[Given material]
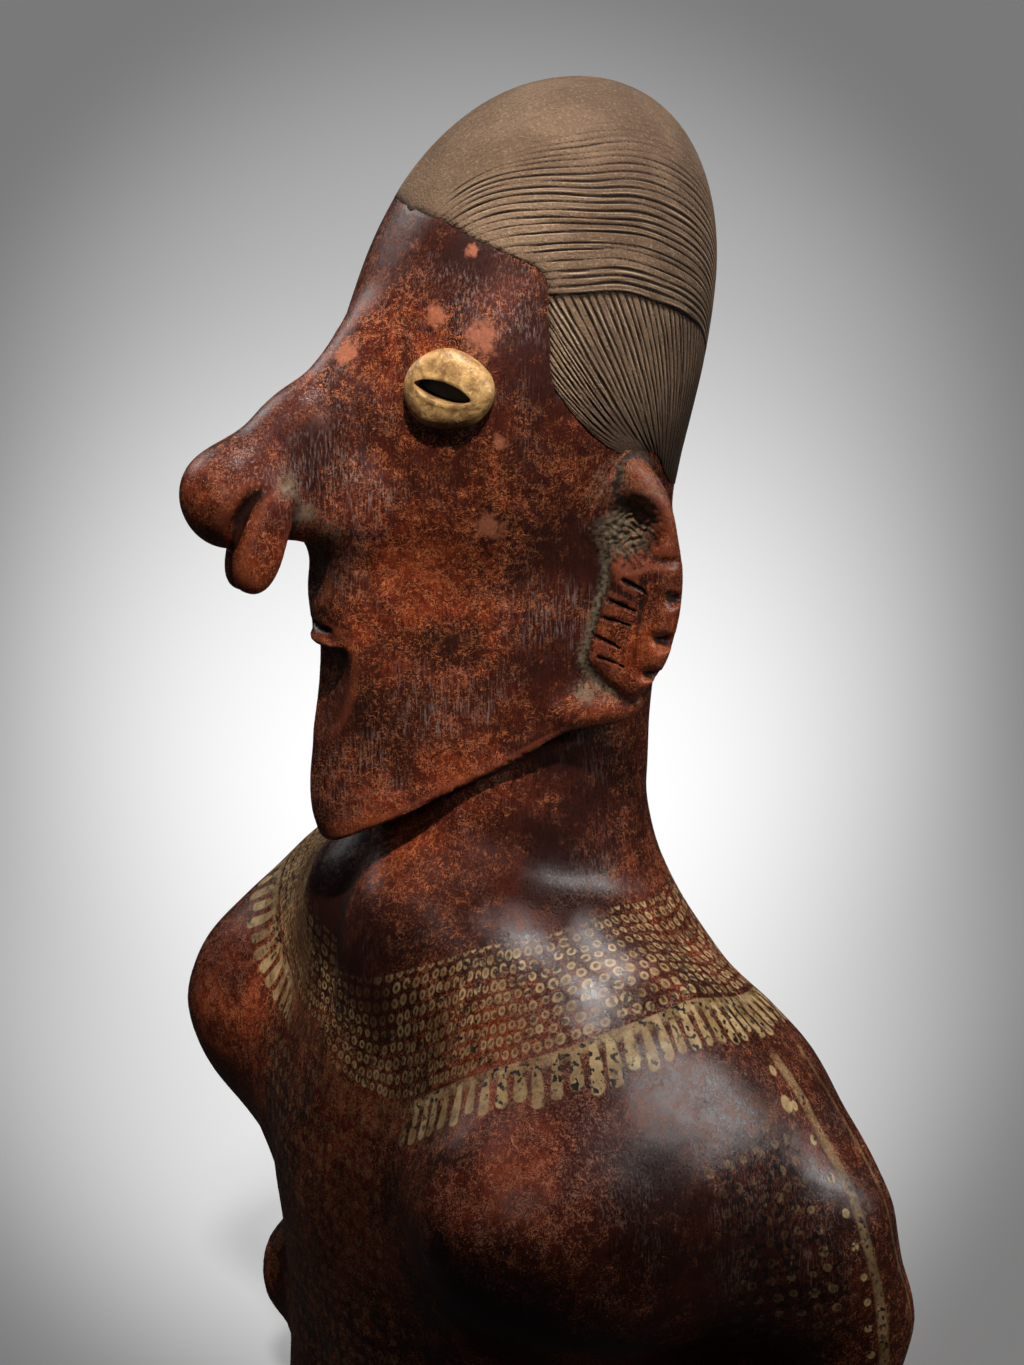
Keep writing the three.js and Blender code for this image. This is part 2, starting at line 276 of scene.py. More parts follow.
def outline_distance(v: Array, w: Array, corners: Sequence[tuple[float, float]], fine: int = 6) -> Array:
    """Distance to a smooth closed outline in a plane, negative inside.

    Args:
        v: First coordinate of the points.
        w: Second coordinate.
        corners: Points of the outline in order.
        fine: Pieces between two corners.

    Returns:
        The signed distance.
    """
    c = np.array(corners, float)
    t = np.linspace(0, 1, fine, endpoint=False)[None, :, None]
    a, b, d, e = (np.roll(c, k, axis=0)[:, None] for k in (1, 0, -1, -2))
    curve = 0.5 * (2 * b + (d - a) * t + (2 * a - 5 * b + 4 * d - e) * t**2 + (3 * b - a - 3 * d + e) * t**3)
    curve = curve.reshape(-1, 2)
    after = np.roll(curve, -1, axis=0)
    best = np.full(v.shape, 1e9)
    crossed = np.zeros(v.shape, bool)
    for (v0, w0), (v1, w1) in zip(curve, after):
        dv, dw = v1 - v0, w1 - w0
        share = np.clip(((v - v0) * dv + (w - w0) * dw) / (dv * dv + dw * dw), 0, 1)
        best = np.minimum(best, (v - v0 - share * dv) ** 2 + (w - w0 - share * dw) ** 2)
        if w0 != w1:
            crossed ^= ((w0 > w) != (w1 > w)) & (v < v0 + (w - w0) * dv / (w1 - w0))
    return np.sqrt(best) * np.where(crossed, -1, 1)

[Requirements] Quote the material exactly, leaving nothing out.

[The completed task]
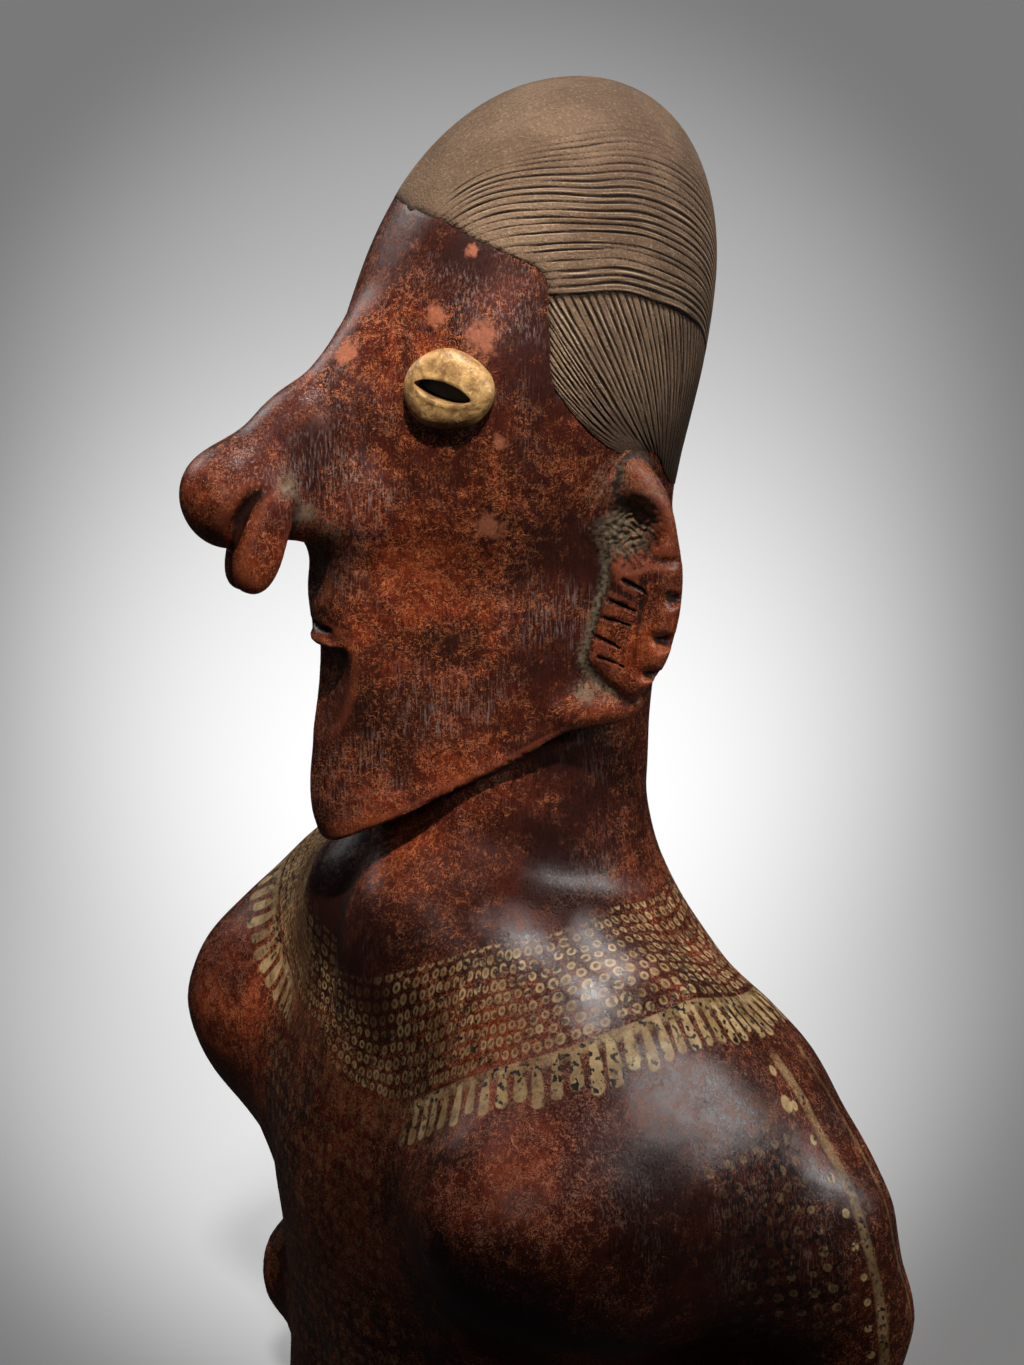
Keep writing the three.js and Blender code for this image. This is part 2, starting at line 276 of scene.py. More parts follow.
def outline_distance(v: Array, w: Array, corners: Sequence[tuple[float, float]], fine: int = 6) -> Array:
    """Distance to a smooth closed outline in a plane, negative inside.

    Args:
        v: First coordinate of the points.
        w: Second coordinate.
        corners: Points of the outline in order.
        fine: Pieces between two corners.

    Returns:
        The signed distance.
    """
    c = np.array(corners, float)
    t = np.linspace(0, 1, fine, endpoint=False)[None, :, None]
    a, b, d, e = (np.roll(c, k, axis=0)[:, None] for k in (1, 0, -1, -2))
    curve = 0.5 * (2 * b + (d - a) * t + (2 * a - 5 * b + 4 * d - e) * t**2 + (3 * b - a - 3 * d + e) * t**3)
    curve = curve.reshape(-1, 2)
    after = np.roll(curve, -1, axis=0)
    best = np.full(v.shape, 1e9)
    crossed = np.zeros(v.shape, bool)
    for (v0, w0), (v1, w1) in zip(curve, after):
        dv, dw = v1 - v0, w1 - w0
        share = np.clip(((v - v0) * dv + (w - w0) * dw) / (dv * dv + dw * dw), 0, 1)
        best = np.minimum(best, (v - v0 - share * dv) ** 2 + (w - w0 - share * dw) ** 2)
        if w0 != w1:
            crossed ^= ((w0 > w) != (w1 > w)) & (v < v0 + (w - w0) * dv / (w1 - w0))
    return np.sqrt(best) * np.where(crossed, -1, 1)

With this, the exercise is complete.